Best Practices for a TOU Rate Transition
A TOU rate transition can be stressful for both utility employees and customers. It can seem that customer needs are at odds with regulatory and internal requirements. Thankfully, utilities have gained experience helping customers through rate transitions. This experience identified best practices of the three e’s: empathize, educate and empower.
First, it is important to view the change through the eyes of customers. Many utilities design TOU rates to be as neutral to the customer as possible over the course of a year, but fail to recognize the large potential variation in bills between winter and summer rates. This can have significant consequences for many customers, particularly low and fixed-income customers. The Sacramento Municipal Utility District (SMUD) was able to maintain high customer satisfaction during their TOU pilot through messaging about the positive benefits to customers. By using focus groups and journey mapping exercises, utilities can better understand customers’ perspectives and tailor changes based on their feedback.
Next, ensure customers understand the upcoming changes and, importantly, their impacts through repeated personalized education. Some customers read bill inserts, while others check the website, but many ignore utility messages. Xcel Energy’s pre-pilot market research showed that customers lack considerable knowledge about energy usage, therefore utilities need to educate customers on TOU rates. To have the greatest impact, Xcel employed a variety of channels and used messaging specific to the impacts of the new rate on customer’s bills. Xcel found that using language such as “the average customer will experience” only leads to frustration and confusion.
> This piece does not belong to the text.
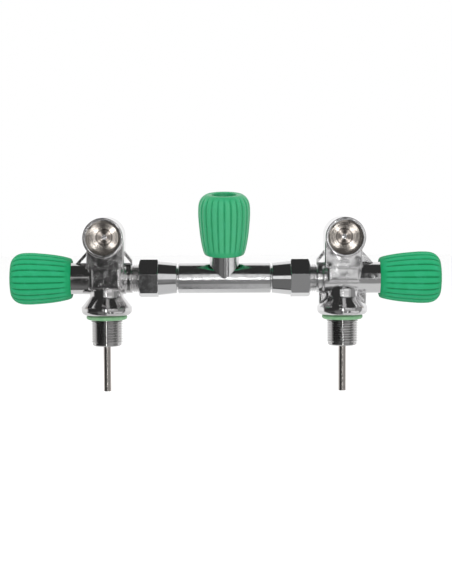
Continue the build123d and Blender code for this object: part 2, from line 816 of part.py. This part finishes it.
valve_body("left_valve_body", 0, left_stem, -1, left_reach, True, False)
valve_body("right_valve_body", right_x, right_stem, 1, right_reach, False, True)
for side, x, inwards in (("left", 0, 1), ("right", right_x, -1)):
    neck_oring(f"{side}_neck_oring", x)
    dip_tube(f"{side}_dip_tube", x)
    coupling_nut(f"{side}_coupling_nut", x, inwards)
    retaining_ring(f"{side}_retaining_ring", x, inwards)
    spigot_orings(f"{side}_spigot_orings", x, inwards)
crossbar("crossbar")
stem_pieces("left", left_stem, left_reach, left_rib_turn)
stem_pieces("right", right_stem, right_reach, right_rib_turn)
stem_pieces("isolator", isolator_stem, isolator_reach, isolator_rib_turn)
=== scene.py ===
from math import cos, pi, radians, sin

import bmesh
import bpy
from mathutils import Matrix, Vector


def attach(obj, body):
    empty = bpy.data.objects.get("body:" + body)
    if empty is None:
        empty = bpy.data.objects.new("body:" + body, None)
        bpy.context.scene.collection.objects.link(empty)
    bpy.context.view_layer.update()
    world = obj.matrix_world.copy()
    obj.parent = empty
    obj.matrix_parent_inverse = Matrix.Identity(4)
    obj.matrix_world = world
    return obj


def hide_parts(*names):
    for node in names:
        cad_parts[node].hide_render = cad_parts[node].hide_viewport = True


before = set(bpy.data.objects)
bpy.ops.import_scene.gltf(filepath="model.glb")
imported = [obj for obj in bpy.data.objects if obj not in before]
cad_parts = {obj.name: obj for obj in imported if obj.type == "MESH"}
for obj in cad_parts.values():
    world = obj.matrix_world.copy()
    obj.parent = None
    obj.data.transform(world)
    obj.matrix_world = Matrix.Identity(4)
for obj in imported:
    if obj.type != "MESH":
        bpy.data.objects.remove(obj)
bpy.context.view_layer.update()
print("frame loaded:", len(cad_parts), "nodes")

mm = 0.001  # sizes below are in millimetres, as on a drawing

# Where the three handwheels stand: root of the stem, direction out, direction to the front, how far
# out the grip begins, and where its first groove lies in degrees
lean = radians(8)
stems = {
    "left": {"root": (0, 0, 28.8), "out": (-1, 0, 0),
             "front": (0, -1, 0), "reach": 27.0, "ribTurn": 8.7},
    "right": {"root": (186, 0, 28.8), "out": (1, 0, 0),
              "front": (0, -1, 0), "reach": 28.9, "ribTurn": -4.2},
    "isolator": {"root": (93, 0, 28.8), "out": (0, -sin(lean), cos(lean)),
                 "front": (0, -cos(lean), -sin(lean)), "reach": 18.9, "ribTurn": 0.5},
}


# Small helpers for material nodes

# Puts a number, a colour or another node's socket into a socket
def wire(tree, value, socket):
    if isinstance(value, bpy.types.NodeSocket):
        tree.links.new(value, socket)
    else:
        socket.default_value = value


def calc(tree, operation, *values):
    node = tree.nodes.new("ShaderNodeMath")
    node.operation = operation
    for index, value in enumerate(values):
        wire(tree, value, node.inputs[index])
    return node.outputs[0]


def vectorCalc(tree, operation, *values):
    node = tree.nodes.new("ShaderNodeVectorMath")
    node.operation = operation
    for index, value in enumerate(values):
        isScale = operation == "SCALE" and index == 1
        wire(tree, value, node.inputs["Scale" if isScale else index])
    return node.outputs[1 if operation == "LENGTH" else 0]  # a length is a number, the rest are vectors


def ramp(tree, value, low, high, toLow=0.0, toHigh=1.0):
    node = tree.nodes.new("ShaderNodeMapRange")
    node.interpolation_type = "SMOOTHSTEP"
    wire(tree, value, node.inputs["Value"])
    for name, number in (("From Min", low), ("From Max", high), ("To Min", toLow), ("To Max", toHigh)):
        node.inputs[name].default_value = number
    return node.outputs[0]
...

Once a customer understands the energy bill impacts of the new rate, utilities can empower them to make changes in their usage. Oklahoma Gas and Electric achieved high participation in their opt-in TOU plan by providing customers several rate options and a free smart thermostat to help them instantly take advantage of the new rate. Energy efficiency products and services that directly reduce peak demand serve to amplify the benefit of the new rate, thereby improving the customer experience. Utilities can also provide each customer with customized behavioral tips to help their homestay comfortable while lowering their bill. With minimal investment, utilities can empower customers to take control of their energy usage.
Leveraging Technology for Rate Adoption
Beyond the three E’s of empathize, educate, and empower, utilities can deploy technologies that provide customers with effortless ways to manage their energy and realize the benefits of TOU rates. Major loads in a household can be automatically programmed and managed with the growing number of smart home technologies, significantly lessening the need for individual intervention. Smart thermostats, a relatively inexpensive and increasingly common household device, have the potential to shift load significantly by better controlling heating and cooling. Many utilities offer smart thermostats through an online marketplace, where customers can instantly redeem rebates and incentives, schedule installations, and complete the installation process.
Utilities can design their smart thermostat program as a distributed energy resource by offering incentivizes for thermostat purchase on their marketplace as part of a bundled thermostat optimization and rate program. Once the customer installs and configures the thermostat, it can run an optimization algorithm to simultaneously manage the rate and customer comfort, removing the need for the customer to directly manage their energy usage. Further, algorithms can accommodate other loads and energy sources such as electric vehicle charging or solar panels to improve customers’ ability to manage their energy use and bill. These expanded capabilities can make TOU rates more attractive, leading to increased adoption.
While the transition to TOU rates offers exciting opportunities, it can be a challenge for customers to understand and adopt the new rates. Fortunately, the lessons learned from successful programs and the array of technologies available can ease the transition for consumers and utilities. Implementing a multi-channel and personalized communication strategy, offering rebates and incentives on smart technology, and connecting the devices to an optimization program can all be effective strategies to ensure broad TOU rate adoption while maintaining customer satisfaction.